[THE REQUEST]: What is needed is an exact copy of the lines from the line containing "Model this object" to the line containing "from mathutils import Matrix, Vector", both lines included, and nothing else.

※ ※ ※

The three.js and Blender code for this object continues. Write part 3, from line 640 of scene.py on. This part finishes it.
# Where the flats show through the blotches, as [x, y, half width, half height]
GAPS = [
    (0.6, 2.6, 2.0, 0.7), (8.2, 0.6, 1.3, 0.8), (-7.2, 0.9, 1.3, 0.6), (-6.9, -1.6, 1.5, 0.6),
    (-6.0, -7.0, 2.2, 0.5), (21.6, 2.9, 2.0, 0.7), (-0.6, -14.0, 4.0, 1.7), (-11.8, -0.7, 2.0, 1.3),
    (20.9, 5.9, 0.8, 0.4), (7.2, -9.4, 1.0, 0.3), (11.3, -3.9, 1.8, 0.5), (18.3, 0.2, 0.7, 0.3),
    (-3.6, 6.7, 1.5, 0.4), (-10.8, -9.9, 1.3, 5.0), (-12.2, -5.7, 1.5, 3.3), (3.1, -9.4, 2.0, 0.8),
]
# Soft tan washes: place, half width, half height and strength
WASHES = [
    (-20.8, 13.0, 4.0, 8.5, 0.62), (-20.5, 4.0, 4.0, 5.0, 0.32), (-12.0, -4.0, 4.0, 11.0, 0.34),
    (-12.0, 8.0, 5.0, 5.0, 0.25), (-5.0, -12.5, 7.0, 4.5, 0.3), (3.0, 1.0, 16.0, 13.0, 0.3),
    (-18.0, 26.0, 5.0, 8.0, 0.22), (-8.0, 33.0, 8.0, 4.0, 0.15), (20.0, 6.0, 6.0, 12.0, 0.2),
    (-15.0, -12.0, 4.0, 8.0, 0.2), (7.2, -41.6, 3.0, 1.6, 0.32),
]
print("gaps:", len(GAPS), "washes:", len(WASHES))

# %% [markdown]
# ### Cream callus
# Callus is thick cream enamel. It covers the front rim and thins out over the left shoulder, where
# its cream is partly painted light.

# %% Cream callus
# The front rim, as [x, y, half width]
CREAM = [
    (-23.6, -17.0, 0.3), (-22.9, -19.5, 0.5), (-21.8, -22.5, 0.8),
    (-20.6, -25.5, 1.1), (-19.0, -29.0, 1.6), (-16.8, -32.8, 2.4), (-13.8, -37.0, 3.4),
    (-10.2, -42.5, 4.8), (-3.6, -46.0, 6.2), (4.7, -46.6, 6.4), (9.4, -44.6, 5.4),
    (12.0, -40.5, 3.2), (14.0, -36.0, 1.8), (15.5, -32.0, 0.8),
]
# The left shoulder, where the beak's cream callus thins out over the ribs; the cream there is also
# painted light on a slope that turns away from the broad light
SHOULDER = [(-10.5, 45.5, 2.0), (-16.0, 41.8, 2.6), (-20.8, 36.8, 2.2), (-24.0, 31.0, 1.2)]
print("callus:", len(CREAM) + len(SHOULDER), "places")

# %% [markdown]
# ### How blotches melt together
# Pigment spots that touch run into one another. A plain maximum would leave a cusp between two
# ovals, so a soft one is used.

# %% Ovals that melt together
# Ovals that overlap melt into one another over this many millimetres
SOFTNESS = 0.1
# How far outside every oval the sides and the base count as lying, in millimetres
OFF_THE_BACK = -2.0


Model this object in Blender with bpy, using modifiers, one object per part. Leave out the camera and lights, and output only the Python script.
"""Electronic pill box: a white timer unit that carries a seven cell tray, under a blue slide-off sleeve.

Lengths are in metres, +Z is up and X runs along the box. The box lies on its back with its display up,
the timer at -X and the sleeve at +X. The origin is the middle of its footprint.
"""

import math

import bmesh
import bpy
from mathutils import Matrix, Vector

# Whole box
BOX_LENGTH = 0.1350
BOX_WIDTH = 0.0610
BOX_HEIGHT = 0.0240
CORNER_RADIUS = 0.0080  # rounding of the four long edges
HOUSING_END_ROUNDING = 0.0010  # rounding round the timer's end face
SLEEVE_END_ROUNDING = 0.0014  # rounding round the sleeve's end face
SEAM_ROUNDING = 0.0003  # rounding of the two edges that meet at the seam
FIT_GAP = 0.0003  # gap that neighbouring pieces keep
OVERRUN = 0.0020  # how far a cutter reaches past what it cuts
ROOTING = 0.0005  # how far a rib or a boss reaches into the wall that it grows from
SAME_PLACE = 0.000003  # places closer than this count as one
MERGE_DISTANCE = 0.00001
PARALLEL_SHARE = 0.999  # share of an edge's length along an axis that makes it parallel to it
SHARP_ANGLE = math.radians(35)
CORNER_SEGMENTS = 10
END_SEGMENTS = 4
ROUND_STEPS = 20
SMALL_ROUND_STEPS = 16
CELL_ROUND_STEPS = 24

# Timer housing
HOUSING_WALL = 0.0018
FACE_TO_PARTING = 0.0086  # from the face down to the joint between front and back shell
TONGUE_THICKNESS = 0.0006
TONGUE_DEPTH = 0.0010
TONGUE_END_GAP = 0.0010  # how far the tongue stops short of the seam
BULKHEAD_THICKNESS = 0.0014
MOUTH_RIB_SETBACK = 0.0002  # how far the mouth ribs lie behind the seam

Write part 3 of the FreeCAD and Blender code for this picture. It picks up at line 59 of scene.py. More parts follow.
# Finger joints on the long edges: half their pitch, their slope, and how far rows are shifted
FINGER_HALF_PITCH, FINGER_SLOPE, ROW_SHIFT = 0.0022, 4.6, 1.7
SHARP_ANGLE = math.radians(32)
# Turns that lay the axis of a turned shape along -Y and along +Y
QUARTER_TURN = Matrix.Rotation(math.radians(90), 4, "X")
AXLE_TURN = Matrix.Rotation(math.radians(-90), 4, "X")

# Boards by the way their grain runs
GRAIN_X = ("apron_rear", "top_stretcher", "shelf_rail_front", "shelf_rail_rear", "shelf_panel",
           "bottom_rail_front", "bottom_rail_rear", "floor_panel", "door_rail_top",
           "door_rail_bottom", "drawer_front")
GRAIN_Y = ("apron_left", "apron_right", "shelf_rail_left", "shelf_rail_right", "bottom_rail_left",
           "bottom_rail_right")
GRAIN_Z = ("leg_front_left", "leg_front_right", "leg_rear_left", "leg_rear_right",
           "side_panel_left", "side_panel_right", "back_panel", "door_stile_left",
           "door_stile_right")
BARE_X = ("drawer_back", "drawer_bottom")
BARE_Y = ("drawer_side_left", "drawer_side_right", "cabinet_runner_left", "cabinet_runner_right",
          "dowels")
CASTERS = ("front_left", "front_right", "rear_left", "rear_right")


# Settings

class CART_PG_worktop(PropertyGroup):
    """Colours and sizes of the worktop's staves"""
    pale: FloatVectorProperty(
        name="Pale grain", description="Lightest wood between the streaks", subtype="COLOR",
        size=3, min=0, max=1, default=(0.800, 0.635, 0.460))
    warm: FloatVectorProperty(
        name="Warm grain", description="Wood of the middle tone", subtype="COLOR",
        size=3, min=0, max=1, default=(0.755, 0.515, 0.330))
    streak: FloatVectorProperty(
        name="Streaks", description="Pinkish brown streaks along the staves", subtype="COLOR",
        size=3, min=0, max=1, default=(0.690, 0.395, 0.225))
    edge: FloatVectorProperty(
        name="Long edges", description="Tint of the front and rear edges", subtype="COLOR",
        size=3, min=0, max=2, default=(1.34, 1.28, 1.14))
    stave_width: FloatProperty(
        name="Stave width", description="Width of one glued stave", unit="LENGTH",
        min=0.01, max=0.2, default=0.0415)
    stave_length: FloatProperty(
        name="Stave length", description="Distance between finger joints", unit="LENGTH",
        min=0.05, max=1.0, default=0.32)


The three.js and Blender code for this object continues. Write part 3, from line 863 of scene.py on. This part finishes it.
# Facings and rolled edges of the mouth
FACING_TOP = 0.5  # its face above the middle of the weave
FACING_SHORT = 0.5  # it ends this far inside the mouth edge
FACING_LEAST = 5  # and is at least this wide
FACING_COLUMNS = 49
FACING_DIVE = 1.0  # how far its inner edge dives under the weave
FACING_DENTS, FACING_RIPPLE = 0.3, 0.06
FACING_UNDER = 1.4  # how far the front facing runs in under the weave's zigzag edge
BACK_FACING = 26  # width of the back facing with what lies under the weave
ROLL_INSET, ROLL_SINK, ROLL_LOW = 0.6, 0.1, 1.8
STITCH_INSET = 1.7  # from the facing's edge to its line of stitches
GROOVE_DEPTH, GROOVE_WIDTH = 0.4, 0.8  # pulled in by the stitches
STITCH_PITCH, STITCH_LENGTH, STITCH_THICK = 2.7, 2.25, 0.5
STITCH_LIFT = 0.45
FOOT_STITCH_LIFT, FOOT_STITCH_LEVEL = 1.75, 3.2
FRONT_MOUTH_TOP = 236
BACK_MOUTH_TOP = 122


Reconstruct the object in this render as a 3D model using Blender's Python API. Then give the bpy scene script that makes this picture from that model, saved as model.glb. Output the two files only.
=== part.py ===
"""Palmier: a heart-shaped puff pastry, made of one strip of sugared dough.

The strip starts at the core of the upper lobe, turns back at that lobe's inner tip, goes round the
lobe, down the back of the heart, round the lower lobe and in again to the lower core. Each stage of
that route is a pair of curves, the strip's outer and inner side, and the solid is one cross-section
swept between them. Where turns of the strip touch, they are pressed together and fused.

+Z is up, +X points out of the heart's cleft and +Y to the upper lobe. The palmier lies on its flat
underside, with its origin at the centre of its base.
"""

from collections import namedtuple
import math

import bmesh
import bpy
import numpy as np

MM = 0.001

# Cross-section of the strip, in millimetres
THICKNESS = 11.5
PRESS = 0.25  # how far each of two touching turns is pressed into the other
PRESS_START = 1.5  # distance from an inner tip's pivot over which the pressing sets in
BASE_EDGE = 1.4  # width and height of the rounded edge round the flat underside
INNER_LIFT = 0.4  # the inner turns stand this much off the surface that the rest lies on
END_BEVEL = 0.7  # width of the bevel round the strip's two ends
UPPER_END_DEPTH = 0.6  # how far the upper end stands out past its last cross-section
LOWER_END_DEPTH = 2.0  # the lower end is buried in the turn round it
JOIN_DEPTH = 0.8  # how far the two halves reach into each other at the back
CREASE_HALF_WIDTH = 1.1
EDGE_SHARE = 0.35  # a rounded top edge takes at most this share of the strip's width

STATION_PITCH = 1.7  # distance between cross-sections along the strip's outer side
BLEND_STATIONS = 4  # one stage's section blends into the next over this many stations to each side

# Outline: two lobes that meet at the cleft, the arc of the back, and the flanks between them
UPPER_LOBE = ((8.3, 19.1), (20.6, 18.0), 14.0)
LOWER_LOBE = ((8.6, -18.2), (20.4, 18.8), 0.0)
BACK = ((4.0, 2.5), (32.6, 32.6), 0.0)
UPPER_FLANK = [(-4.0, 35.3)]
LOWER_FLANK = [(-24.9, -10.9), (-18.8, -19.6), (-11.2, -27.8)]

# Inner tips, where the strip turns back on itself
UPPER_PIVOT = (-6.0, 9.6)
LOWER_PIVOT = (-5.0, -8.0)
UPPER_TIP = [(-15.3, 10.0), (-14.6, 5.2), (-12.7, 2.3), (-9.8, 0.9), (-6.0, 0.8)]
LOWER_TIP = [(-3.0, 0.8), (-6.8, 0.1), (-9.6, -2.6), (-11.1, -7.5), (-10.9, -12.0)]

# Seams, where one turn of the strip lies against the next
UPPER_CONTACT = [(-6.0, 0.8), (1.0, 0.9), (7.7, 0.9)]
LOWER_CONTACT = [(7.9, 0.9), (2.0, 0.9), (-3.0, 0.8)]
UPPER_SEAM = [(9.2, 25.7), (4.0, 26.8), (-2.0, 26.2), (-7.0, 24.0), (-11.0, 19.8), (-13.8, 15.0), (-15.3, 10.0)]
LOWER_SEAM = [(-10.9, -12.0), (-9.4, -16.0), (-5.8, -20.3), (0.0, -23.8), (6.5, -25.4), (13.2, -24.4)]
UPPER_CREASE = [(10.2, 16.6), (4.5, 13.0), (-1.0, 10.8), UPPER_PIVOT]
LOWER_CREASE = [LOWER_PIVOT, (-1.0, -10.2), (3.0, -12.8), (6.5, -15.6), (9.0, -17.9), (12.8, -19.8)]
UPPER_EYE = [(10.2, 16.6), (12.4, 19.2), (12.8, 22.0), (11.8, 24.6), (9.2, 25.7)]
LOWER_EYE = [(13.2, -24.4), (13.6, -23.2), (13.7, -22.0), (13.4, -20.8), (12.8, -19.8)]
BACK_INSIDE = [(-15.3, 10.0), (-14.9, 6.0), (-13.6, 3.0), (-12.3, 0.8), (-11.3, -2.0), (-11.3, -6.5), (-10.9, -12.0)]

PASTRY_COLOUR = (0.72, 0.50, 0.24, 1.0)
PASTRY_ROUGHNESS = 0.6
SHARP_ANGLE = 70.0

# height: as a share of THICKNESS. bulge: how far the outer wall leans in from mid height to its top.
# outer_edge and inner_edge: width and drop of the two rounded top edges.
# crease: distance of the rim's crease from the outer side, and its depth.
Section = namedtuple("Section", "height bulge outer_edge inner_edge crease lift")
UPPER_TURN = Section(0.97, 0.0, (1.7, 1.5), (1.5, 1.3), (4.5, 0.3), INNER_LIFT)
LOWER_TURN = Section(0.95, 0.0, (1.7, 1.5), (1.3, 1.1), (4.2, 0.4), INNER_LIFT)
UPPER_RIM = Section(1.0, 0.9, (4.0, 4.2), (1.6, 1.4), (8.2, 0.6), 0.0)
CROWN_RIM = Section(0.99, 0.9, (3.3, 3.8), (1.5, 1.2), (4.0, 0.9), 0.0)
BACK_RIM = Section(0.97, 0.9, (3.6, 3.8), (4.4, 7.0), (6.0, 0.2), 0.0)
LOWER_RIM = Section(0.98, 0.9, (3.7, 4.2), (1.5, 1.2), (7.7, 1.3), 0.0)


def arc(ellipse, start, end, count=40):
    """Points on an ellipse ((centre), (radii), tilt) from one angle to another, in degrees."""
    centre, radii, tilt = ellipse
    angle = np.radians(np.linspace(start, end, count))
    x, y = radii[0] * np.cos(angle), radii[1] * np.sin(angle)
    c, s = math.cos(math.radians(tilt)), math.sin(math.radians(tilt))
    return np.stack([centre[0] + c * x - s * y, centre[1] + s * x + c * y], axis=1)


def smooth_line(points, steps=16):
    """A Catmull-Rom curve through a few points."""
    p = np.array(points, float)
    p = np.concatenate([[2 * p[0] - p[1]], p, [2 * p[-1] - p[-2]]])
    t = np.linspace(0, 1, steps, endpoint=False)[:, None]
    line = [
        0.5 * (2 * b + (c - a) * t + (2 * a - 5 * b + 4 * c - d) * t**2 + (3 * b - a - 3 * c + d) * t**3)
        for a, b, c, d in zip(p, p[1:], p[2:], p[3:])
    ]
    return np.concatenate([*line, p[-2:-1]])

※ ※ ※

[RESULT BELOW]:
Model this object in Blender with bpy, using modifiers, one object per part. Leave out the camera and lights, and output only the Python script.
"""Electronic pill box: a white timer unit that carries a seven cell tray, under a blue slide-off sleeve.

Lengths are in metres, +Z is up and X runs along the box. The box lies on its back with its display up,
the timer at -X and the sleeve at +X. The origin is the middle of its footprint.
"""

import math

import bmesh
import bpy
from mathutils import Matrix, Vector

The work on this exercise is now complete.